Your goal: Copy verbatim the block of lines in the entries below whose first line contains "top = FLANGE_TOP + 0.1 + BOOT_HEIGHT" and whose last line contains "cad_parts[node].hide_render = cad_parts[node].hide_viewport". Leave out all other lines.

Records provided:
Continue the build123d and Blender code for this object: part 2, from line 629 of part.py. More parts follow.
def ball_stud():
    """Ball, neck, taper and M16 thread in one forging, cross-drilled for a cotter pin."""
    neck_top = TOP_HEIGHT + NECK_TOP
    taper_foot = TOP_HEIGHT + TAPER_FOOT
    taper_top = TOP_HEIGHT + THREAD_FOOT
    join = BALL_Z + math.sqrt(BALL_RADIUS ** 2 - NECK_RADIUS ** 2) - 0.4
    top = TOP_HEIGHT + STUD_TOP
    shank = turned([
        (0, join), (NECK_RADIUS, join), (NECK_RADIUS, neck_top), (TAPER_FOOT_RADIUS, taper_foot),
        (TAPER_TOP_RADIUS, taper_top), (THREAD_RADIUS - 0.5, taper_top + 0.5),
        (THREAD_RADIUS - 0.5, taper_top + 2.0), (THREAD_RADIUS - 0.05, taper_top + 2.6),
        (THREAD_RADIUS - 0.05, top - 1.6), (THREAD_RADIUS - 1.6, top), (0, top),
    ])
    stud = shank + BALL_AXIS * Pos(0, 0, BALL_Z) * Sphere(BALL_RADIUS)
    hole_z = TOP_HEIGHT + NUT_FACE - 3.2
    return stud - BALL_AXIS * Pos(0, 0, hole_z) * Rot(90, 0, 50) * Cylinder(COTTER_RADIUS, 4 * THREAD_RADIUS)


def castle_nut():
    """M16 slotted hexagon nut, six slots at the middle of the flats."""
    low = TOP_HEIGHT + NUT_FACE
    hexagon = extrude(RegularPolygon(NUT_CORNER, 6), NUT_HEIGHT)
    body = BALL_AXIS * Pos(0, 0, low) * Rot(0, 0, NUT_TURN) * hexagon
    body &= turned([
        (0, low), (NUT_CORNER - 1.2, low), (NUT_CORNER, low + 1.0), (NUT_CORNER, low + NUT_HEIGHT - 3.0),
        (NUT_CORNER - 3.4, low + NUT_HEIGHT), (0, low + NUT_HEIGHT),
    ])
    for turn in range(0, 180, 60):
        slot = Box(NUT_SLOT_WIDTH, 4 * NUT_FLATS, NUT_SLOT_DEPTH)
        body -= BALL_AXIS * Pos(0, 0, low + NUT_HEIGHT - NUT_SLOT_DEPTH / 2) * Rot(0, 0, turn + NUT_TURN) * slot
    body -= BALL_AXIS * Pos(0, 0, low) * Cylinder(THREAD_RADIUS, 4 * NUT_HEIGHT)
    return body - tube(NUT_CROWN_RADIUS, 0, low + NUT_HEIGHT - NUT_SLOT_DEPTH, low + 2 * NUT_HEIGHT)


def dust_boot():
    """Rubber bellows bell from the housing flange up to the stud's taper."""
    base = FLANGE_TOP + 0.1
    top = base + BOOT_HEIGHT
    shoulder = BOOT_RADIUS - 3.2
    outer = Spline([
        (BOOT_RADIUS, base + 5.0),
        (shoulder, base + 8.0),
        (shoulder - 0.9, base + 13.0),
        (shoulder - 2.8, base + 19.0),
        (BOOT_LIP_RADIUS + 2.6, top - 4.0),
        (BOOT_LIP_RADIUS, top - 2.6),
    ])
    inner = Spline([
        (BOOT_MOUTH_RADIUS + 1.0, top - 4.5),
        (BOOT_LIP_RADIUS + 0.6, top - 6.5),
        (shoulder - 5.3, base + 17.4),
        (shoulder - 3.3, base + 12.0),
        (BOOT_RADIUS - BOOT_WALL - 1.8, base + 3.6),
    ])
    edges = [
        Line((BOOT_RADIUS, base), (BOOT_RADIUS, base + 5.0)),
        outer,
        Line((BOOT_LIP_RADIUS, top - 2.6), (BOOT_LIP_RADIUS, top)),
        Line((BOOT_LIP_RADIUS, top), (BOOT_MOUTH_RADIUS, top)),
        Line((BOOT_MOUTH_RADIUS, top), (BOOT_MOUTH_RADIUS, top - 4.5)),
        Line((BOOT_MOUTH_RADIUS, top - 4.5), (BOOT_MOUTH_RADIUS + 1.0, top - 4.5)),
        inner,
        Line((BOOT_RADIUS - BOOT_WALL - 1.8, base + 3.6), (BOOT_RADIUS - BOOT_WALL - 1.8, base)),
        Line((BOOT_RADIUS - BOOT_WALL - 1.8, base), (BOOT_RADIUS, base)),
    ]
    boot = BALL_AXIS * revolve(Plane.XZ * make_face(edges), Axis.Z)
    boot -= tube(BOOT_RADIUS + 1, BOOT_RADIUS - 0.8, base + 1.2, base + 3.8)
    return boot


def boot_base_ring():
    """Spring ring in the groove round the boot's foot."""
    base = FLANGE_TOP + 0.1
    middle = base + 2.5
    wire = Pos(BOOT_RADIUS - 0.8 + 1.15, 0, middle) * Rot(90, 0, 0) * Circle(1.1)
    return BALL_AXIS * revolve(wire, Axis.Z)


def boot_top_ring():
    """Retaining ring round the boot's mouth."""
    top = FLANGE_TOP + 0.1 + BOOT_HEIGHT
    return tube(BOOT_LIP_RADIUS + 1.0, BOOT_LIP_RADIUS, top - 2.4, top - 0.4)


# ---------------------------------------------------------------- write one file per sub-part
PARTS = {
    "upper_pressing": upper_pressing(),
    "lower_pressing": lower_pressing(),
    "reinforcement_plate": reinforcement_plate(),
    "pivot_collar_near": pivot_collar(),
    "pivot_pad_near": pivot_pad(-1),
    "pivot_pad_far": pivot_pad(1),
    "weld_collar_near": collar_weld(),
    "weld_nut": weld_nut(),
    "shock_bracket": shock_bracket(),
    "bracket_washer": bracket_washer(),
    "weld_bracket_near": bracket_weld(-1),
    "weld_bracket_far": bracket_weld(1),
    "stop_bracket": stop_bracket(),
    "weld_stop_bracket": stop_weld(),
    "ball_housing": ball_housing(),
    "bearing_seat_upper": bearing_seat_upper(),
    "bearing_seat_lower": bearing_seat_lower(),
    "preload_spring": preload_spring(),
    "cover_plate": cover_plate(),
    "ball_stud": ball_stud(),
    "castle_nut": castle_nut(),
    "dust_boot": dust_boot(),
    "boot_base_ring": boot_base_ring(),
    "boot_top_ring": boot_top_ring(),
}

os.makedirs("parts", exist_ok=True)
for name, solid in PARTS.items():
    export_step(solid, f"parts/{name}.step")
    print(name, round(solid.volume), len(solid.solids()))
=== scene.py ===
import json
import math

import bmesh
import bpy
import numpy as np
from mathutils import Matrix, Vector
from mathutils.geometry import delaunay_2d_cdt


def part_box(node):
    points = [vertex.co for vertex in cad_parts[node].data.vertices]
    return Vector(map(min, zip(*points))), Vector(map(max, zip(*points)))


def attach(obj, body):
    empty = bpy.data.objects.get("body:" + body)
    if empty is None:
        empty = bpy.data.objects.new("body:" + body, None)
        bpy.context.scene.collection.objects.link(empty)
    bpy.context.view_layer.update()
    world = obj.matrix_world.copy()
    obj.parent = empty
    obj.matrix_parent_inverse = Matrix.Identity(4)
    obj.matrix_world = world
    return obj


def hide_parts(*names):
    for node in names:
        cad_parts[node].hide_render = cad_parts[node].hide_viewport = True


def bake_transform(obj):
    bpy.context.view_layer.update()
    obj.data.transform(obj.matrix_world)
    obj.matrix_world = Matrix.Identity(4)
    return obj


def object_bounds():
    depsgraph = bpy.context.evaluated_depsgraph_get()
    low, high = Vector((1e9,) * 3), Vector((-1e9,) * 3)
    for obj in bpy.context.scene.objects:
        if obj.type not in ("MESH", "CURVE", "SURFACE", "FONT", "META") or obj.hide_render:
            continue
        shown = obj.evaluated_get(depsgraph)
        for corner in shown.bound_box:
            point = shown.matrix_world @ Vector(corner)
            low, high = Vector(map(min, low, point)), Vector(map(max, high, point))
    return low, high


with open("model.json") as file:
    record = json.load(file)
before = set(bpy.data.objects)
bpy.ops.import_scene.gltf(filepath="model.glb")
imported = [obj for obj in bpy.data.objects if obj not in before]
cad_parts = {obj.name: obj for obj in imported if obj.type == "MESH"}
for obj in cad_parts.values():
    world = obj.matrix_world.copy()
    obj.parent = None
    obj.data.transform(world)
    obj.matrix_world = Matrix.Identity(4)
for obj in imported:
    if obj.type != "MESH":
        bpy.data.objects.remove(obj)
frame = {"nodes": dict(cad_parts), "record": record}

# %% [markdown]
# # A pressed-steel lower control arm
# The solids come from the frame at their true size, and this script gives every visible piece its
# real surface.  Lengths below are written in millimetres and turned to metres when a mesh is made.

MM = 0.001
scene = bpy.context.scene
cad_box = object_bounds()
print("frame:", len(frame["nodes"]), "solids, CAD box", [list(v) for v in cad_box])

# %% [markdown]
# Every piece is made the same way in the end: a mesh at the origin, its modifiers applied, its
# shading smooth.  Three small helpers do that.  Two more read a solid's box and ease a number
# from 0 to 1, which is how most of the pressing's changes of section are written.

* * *

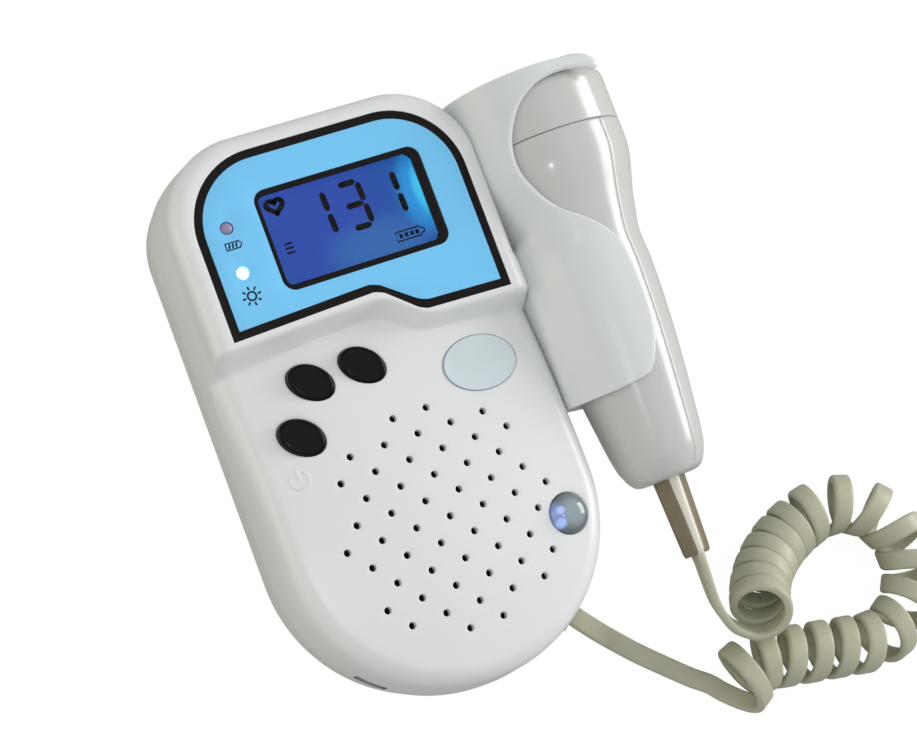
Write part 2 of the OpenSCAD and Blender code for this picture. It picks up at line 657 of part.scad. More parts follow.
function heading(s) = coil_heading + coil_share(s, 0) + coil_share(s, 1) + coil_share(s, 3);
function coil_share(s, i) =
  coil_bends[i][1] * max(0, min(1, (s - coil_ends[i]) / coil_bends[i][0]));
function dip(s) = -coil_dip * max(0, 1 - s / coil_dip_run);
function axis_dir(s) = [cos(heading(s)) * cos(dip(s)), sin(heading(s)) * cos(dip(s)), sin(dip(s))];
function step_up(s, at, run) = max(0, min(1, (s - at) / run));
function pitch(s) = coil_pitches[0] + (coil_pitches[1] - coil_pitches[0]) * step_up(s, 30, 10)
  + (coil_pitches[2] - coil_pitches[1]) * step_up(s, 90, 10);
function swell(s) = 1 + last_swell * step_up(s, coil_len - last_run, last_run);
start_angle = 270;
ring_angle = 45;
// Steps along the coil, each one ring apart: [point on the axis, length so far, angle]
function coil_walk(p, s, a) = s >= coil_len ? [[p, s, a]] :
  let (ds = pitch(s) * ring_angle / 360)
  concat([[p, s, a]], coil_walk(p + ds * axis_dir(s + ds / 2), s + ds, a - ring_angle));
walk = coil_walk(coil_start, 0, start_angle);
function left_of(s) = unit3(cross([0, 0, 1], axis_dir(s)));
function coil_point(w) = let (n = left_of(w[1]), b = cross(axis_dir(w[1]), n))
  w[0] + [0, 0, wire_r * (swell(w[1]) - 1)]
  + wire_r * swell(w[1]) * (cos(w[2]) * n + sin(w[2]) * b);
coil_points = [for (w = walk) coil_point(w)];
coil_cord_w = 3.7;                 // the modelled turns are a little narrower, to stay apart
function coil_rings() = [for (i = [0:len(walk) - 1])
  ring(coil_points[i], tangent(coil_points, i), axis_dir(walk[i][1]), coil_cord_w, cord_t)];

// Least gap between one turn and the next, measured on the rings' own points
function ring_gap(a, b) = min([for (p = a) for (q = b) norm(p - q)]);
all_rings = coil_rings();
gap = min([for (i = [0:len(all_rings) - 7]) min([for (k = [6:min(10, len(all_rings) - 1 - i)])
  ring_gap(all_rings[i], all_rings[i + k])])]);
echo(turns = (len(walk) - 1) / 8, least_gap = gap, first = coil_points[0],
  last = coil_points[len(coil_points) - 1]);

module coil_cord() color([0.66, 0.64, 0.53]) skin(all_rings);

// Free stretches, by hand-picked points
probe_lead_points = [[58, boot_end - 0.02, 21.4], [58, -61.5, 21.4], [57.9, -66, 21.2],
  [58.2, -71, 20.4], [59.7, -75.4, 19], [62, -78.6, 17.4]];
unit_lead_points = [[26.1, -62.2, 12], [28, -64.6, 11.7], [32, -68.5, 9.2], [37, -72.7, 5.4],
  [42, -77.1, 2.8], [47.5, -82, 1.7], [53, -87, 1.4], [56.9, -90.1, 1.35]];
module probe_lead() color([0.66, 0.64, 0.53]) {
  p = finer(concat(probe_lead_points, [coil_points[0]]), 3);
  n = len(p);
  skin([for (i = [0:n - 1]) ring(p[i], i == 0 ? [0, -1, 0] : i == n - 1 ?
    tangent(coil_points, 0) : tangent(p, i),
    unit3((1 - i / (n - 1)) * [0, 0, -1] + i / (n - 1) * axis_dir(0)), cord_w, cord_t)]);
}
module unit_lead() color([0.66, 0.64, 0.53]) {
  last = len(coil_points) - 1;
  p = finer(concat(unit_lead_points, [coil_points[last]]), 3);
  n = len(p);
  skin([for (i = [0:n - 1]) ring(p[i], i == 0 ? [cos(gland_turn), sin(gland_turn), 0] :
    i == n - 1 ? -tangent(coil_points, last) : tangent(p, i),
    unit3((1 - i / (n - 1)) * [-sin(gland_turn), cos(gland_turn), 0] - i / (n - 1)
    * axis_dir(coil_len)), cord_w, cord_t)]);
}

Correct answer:
    top = FLANGE_TOP + 0.1 + BOOT_HEIGHT
    return tube(BOOT_LIP_RADIUS + 1.0, BOOT_LIP_RADIUS, top - 2.4, top - 0.4)


# ---------------------------------------------------------------- write one file per sub-part
PARTS = {
    "upper_pressing": upper_pressing(),
    "lower_pressing": lower_pressing(),
    "reinforcement_plate": reinforcement_plate(),
    "pivot_collar_near": pivot_collar(),
    "pivot_pad_near": pivot_pad(-1),
    "pivot_pad_far": pivot_pad(1),
    "weld_collar_near": collar_weld(),
    "weld_nut": weld_nut(),
    "shock_bracket": shock_bracket(),
    "bracket_washer": bracket_washer(),
    "weld_bracket_near": bracket_weld(-1),
    "weld_bracket_far": bracket_weld(1),
    "stop_bracket": stop_bracket(),
    "weld_stop_bracket": stop_weld(),
    "ball_housing": ball_housing(),
    "bearing_seat_upper": bearing_seat_upper(),
    "bearing_seat_lower": bearing_seat_lower(),
    "preload_spring": preload_spring(),
    "cover_plate": cover_plate(),
    "ball_stud": ball_stud(),
    "castle_nut": castle_nut(),
    "dust_boot": dust_boot(),
    "boot_base_ring": boot_base_ring(),
    "boot_top_ring": boot_top_ring(),
}

os.makedirs("parts", exist_ok=True)
for name, solid in PARTS.items():
    export_step(solid, f"parts/{name}.step")
    print(name, round(solid.volume), len(solid.solids()))
=== scene.py ===
import json
import math

import bmesh
import bpy
import numpy as np
from mathutils import Matrix, Vector
from mathutils.geometry import delaunay_2d_cdt


def part_box(node):
    points = [vertex.co for vertex in cad_parts[node].data.vertices]
    return Vector(map(min, zip(*points))), Vector(map(max, zip(*points)))


def attach(obj, body):
    empty = bpy.data.objects.get("body:" + body)
    if empty is None:
        empty = bpy.data.objects.new("body:" + body, None)
        bpy.context.scene.collection.objects.link(empty)
    bpy.context.view_layer.update()
    world = obj.matrix_world.copy()
    obj.parent = empty
    obj.matrix_parent_inverse = Matrix.Identity(4)
    obj.matrix_world = world
    return obj


def hide_parts(*names):
    for node in names:
        cad_parts[node].hide_render = cad_parts[node].hide_viewport = True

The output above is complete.